Strategi fiskal perlu dirancang secara lebih konservatif dengan pengawasan ketat terhadap belanja negara dan mempertimbangkan risiko volatilitas di pasar obligasi, terutama dalam kondisi likuiditas global yang terbatas dan volatilitas sentimen investor yang tinggi.
Penerbitan SBN Capai Rp282,6 Triliun
Realisasinya pada tiga bulan pertama—termasuk prefunding—pemerintah telah menerbitkan SBN mencapai Rp282,6 triliun.
Angka tersebut bahkan jauh lebih tinggi dari realisasi akhir Maret 2024 yang hanya senilai Rp104 triliun atau meningkat Rp178,6 triliun.

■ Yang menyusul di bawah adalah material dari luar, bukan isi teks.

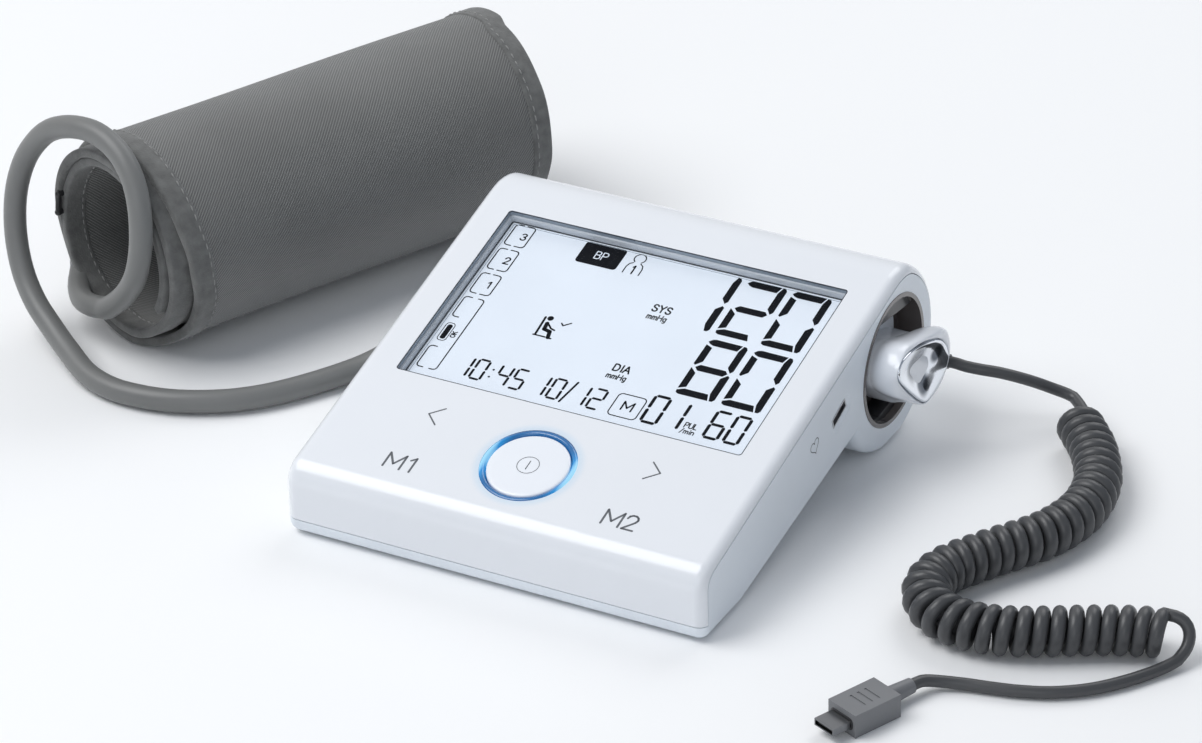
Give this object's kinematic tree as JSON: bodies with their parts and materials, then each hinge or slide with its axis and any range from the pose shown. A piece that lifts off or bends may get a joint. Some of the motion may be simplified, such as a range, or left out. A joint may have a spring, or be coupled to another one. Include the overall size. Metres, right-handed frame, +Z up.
{
  "type": "upper arm blood pressure monitor",
  "caption": "Desktop blood pressure monitor with a sloping display panel, a side dock holding an electrode stick on a curly cord, and a rolled arm cuff on an air hose.",
  "frame": {"origin": "middle of the front rest strip's underside, on the standing plane", "axes": "+X to the dock side, +Y to the rear roll, +Z up"},
  "size_m": [0.4692, 0.2879, 0.0898],
  "materials": {
    "white_shell": "gloss",
    "pale_shell": "gloss",
    "frame_blue": "satin",
    "clear_window": "gloss",
    "lcd_glass": "satin",
    "light_guide": "satin",
    "holder_plastic": "matte",
    "circuit_board": "satin",
    "chip_plastic": "matte",
    "ring_light": "gloss",
    "dock_plastic": "gloss",
    "black_plastic": "satin",
    "gold_contact": "polished",
    "steel": "brushed",
    "chrome": "polished",
    "hose_rubber": "satin",
    "cord_rubber": "satin",
    "plug_plastic": "satin",
    "cuff_fabric": "woven",
    "binding_tape": "woven",
    "lining_fabric": "woven",
    "hook_tape": "hook",
    "bladder_rubber": "matte",
    "tube_rubber": "satin",
    "cell_wrap": "gloss",
    "foot_rubber": "matte"
  },
  "bodies": {
    "monitor": {"top_shell": "white_shell", "bottom_shell": "pale_shell", "display_frame": "frame_blue", "display_window": "clear_window", "lcd_panel": "lcd_glass", "backlight": "light_guide", "display_holder": "holder_plastic", "main_board": "circuit_board", "board_chips": "chip_plastic", "light_ring": "ring_light", "start_switch": "chip_plastic", "touch_springs": "gold_contact", "buzzer": "black_plastic", "dock_mouth": "dock_plastic", "dock_channel": "dock_plastic", "dock_rails": "black_plastic", "dock_contacts": "gold_contact", "ecg_socket": "steel", "ecg_socket_tongue": "black_plastic", "air_socket": "holder_plastic", "inner_tubes": "tube_rubber", "pump_motor": "steel", "pump_head": "black_plastic", "release_valve": "holder_plastic", "valve_spring": "steel", "pressure_sensor": "chip_plastic", "batteries": "cell_wrap", "battery_contacts": "steel", "rubber_feet": "foot_rubber", "case_screws": "steel"},
    "start_button": {"start_button": "white_shell"},
    "electrode_stick": {"stick_front_shell": "white_shell", "stick_rear_shell": "white_shell", "end_electrode": "chrome", "inner_electrode": "chrome", "stick_board": "circuit_board", "cord_gland": "plug_plastic", "cord_upper": "cord_rubber", "cord_coil": "cord_rubber", "cord_lower": "cord_rubber", "plug_relief": "plug_plastic", "plug_body": "plug_plastic", "plug_shell": "steel", "plug_tongue": "black_plastic"},
    "arm_cuff": {"cuff_wrap": "cuff_fabric", "cuff_bladder": "bladder_rubber", "cuff_lining": "lining_fabric", "hook_patch": "hook_tape", "d_ring": "black_plastic", "near_binding": "binding_tape", "far_binding": "binding_tape", "cuff_port": "plug_plastic", "air_hose": "hose_rubber", "air_plug": "plug_plastic", "plug_seal": "black_plastic"},
    "pump_rotor": {"pump_shaft": "steel"},
    "valve_rod": {"valve_plunger": "steel"},
    "battery_door": {"battery_cover": "pale_shell"}
  },
  "joints": [
    {"name": "button_press", "type": "slide", "parent": "monitor", "child": "start_button", "axis": [0, 0.2541, -0.9672], "range_m": [0, 0.0008], "stiffness_N_per_m": 900, "springref_m": -0.0006},
    {"name": "stick_slide", "type": "slide", "parent": "monitor", "child": "electrode_stick", "axis": [1, 0, 0], "range_m": [0, 0.115]},
    {"name": "air_plug_slide", "type": "slide", "parent": "monitor", "child": "arm_cuff", "axis": [-1, 0, 0], "range_m": [0, 0.02]},
    {"name": "pump_spin", "type": "hinge", "parent": "monitor", "child": "pump_rotor", "pos_m": [-0.03, 0.08, 0.028], "axis": [1, 0, 0], "continuous": true},
    {"name": "valve_slide", "type": "slide", "parent": "monitor", "child": "valve_rod", "axis": [0, 0, -1], "range_m": [0, 0.001], "stiffness_N_per_m": 200, "springref_m": -0.002, "deforming": ["valve_spring"]},
    {"name": "cover_hinge", "type": "hinge", "parent": "monitor", "child": "battery_door", "pos_m": [0, 0.02198, 0.00379], "axis": [1, 0, 0], "range_deg": [-60, 0]}
  ]
}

Menteri Keuangan Sri Mulyani Indrawati sebelumnya melaporkan bahwa penarikan utang yang dilakukan cukup besar pada awal tahun atau frontloading tersebut menjadi langkah antisipasi efek kebijakan Presiden AS Donald Trump.
“Memang menjadi kenaikan karena kita melakukan frontloading mengantisipasi bahwa Pak Trump akan membuat banyak disruption," ujarnya dikutip pada Kamis (10/4/2025).
Otoritas fiskal pun, dalam hal ini Direktur Jenderal Penglolaan Pembiayaan dan Risiko Suminto, belum menyampaikan apakah pada bulan-bulan berikutnya penerbitan akan dilakukan se-massif kuartal pertama atau tidak.
Adapun, pembiayaan APBN 2025 tidak sebatas dari SBN. Dalam Perpres No. 21/2024 pun telah dicantumkan pembiayaan termasuk melalui pinjaman, dalam dan luar negeri, senilai Rp133,3 triliun.